Never look at a reference book while doing a first draft. You want to write a story? Fine. Put away your dictionary, your encyclopedias, your World Almanac, and your thesaurus. Better yet, throw your thesaurus into the wastebasket. The only things creepier than a thesaurus are those little paperbacks college students too lazy to read the assigned novels buy around exam time. Any word you have to hunt for in a thesaurus is the wrong word. There are no exceptions to this rule. You think you might have misspelled a word? O.K., so here is your choice: either look it up in the dictionary, thereby making sure you have it right – and breaking your train of thought and the writer's trance in the bargain – or just spell it phonetically and correct it later. Why not? Did you think it was going to go somewhere? And if you need to know the largest city in Brazil and you find you don't have it in your head, why not write in Miami, or Cleveland? You can check it…but later. When you sit down to write, write.
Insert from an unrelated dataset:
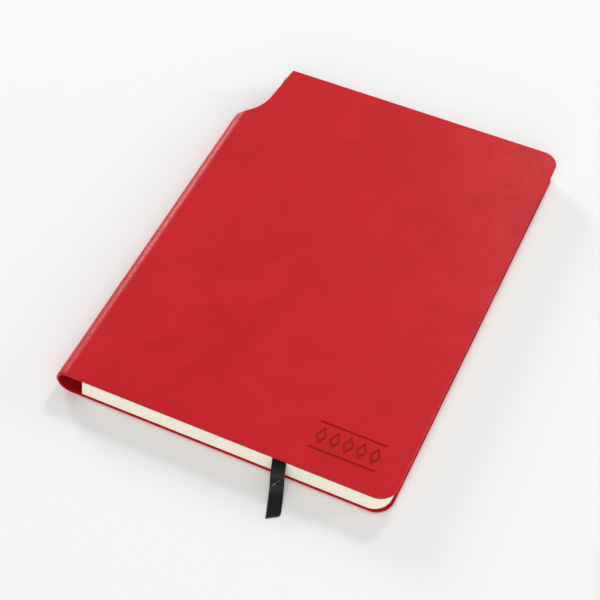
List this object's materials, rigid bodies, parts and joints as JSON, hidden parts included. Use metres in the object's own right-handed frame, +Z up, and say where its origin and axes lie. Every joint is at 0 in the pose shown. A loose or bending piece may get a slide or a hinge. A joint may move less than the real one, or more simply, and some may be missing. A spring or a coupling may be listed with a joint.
{
  "type": "soft-cover notebook",
  "caption": "Soft-cover notebook with a hollow spine loop for a pen, a front cover and first leaves that turn, and a satin ribbon marker.",
  "frame": {"origin": "middle of the underside of the closed book", "axes": "+X from the spine to the fore-edge, +Y from the tail to the head, +Z up through the front cover"},
  "size_m": [0.155, 0.23, 0.013],
  "materials": {
    "cover_skin": "red synthetic leather, fine grain, satin",
    "cover_lining": "red synthetic leather, smooth, matte",
    "board": "thin grey board",
    "endpaper": "heavy cream paper, uncoated",
    "page_paper": "cream writing paper, uncoated",
    "thread": "waxed linen thread",
    "glue": "dried binding glue",
    "gauze": "cotton gauze",
    "spine_paper": "dark red spine paper, matte",
    "satin": "black satin weave"
  },
  "bodies": {
    "book": {"spine_loop_skin": "cover_skin", "spine_loop_lining": "cover_lining", "back_cover_skin": "cover_skin", "back_cover_board": "board", "back_cover_lining": "cover_lining", "back_pastedown": "endpaper", "back_flyleaf": "endpaper", "section_12": "page_paper", "section_11": "page_paper", "section_10": "page_paper", "section_09": "page_paper", "section_08": "page_paper", "section_07": "page_paper", "section_06": "page_paper", "section_05": "page_paper", "section_04": "page_paper", "section_03": "page_paper", "section_02": "page_paper", "leaf_08": "page_paper", "leaf_07": "page_paper", "leaf_06": "page_paper", "leaf_05": "page_paper", "binding_threads": "thread", "spine_glue": "glue", "spine_mull": "gauze", "spine_liner": "spine_paper", "ribbon": "satin"},
    "front_cover": {"front_cover_skin": "cover_skin", "front_cover_board": "board", "front_cover_lining": "cover_lining", "front_pastedown": "endpaper"},
    "flyleaf": {"front_flyleaf": "endpaper"},
    "turning_leaf_1": {"leaf_01": "page_paper"},
    "turning_leaf_2": {"leaf_02": "page_paper"},
    "turning_leaf_3": {"leaf_03": "page_paper"},
    "turning_leaf_4": {"leaf_04": "page_paper"}
  },
  "joints": [
    {"name": "front_cover_hinge", "type": "hinge", "parent": "book", "child": "front_cover", "pos_m": [-0.065, 0, 0.0135], "axis": [0, -1, 0], "range_deg": [0, 178]},
    {"name": "flyleaf_turn", "type": "hinge", "parent": "book", "child": "flyleaf", "pos_m": [-0.065, 0, 0.0135], "axis": [0, -1, 0], "range_deg": [0, 178]},
    {"name": "turning_leaf_1_turn", "type": "hinge", "parent": "book", "child": "turning_leaf_1", "pos_m": [-0.065, 0, 0.0135], "axis": [0, -1, 0], "range_deg": [0, 178]},
    {"name": "turning_leaf_2_turn", "type": "hinge", "parent": "book", "child": "turning_leaf_2", "pos_m": [-0.065, 0, 0.0135], "axis": [0, -1, 0], "range_deg": [0, 178]},
    {"name": "turning_leaf_3_turn", "type": "hinge", "parent": "book", "child": "turning_leaf_3", "pos_m": [-0.065, 0, 0.0135], "axis": [0, -1, 0], "range_deg": [0, 178]},
    {"name": "turning_leaf_4_turn", "type": "hinge", "parent": "book", "child": "turning_leaf_4", "pos_m": [-0.065, 0, 0.0135], "axis": [0, -1, 0], "range_deg": [0, 178]}
  ],
  "couplings": [
    {"joint": "flyleaf_turn", "follows": "front_cover_hinge", "ratio": 0.992},
    {"joint": "turning_leaf_1_turn", "follows": "front_cover_hinge", "ratio": 0.989},
    {"joint": "turning_leaf_2_turn", "follows": "front_cover_hinge", "ratio": 0.986},
    {"joint": "turning_leaf_3_turn", "follows": "front_cover_hinge", "ratio": 0.983},
    {"joint": "turning_leaf_4_turn", "follows": "front_cover_hinge", "ratio": 0.98}
  ]
}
Don't do anything else except go to the bathroom, and only do that if it absolutely cannot be put off.

STEPHEN KING


Precision

As a writer, a fiction writer, I have often wondered whether the attempt to always be precise, to try and get it all factually right, somehow reduces the epic scale of what is really going on. Does it eventually mask a larger truth? I worry that I am allowing myself to be railroaded into offering prosaic, factual precision when maybe what we need is a feral howl, or the transformative power and real precision of poetry.

ARUNDHATI ROY

Either You Want to Tell a Story or You Don’t

Either you want to tell a story or you don’t. Do you want to draw attention to yourself and your own writing and your beautiful style or do you want to be invisible and let the story and the characters take over for the reader. That’s what it comes down to for me. What comes into it with crime is just conflicts. I like conflict in any kind of popular art. There is no greater conflict than life versus death, so there it is. I’m not that interested in the crime aspect of my books. I am interested in the characters.

GEORGE PELECANOS

Patience

I tried my hand at working on the nails, but I…discovered my greatest flaw as a artist. I had no patience. I realized patience was a skill I did not possess. And I think that's why I became a writer. Because when you're a writer, within a single sentence, a city can rise or fall. It could be daylight or nighttime. And if you write it, it's true. A couple seconds later, there it is. But working in the salon takes meticulous patience. Your hand has to be steady. It takes your whole body. Your whole coiled body is wrapped in the attention of beauty.

OCEAN VUONG

Look Carefully

I try to see as much as possible—in microscopic detail. I have an exercise that helps me with this, using old family photographs. I’ll blow an image up as much as I can, and work through it pixel by pixel. This isn’t the way we typically look at pictures—where we take in the whole gestalt, eyes focusing mostly on the central image. I’ll start at, say, a corner, looking at every detail. And the strangest things happen: you end up noticing things you never would have noticed. Sometimes, I’ve discovered crucial, overlooked details that are important to my family’s story. This process is a metaphor for the way I work—it’s the same process of looking closely, looking carefully, looking in the unexpected places, and being receptive to what you find there.

AMY TAN

The Road Is Consciousness

If you want to be very good at this, the road is consciousness. Am I repeating this motif? Is this plausible? Does this track logically? Are the paragraph breaks in the right place? Is this information exposited too early? When should this man meet this woman? That was the gradual electrifying revelation – if one has native talent of the level I possess, then it’s about consciousness.

JAMES ELLROY

A Story Has No Beginning or End

A story has no beginning or end: arbitrarily one chooses that moment from which to look back or from which to look ahead. I say “one chooses” with the inaccurate pride of a professional writer who—when he has been seriously noted at all—has been praised for his technical ability, but do I in fact of my own will choose that black wet January night on the Common, in 1946, the sight of Henry Miles slanting across the wide river of rain, or did these images choose me?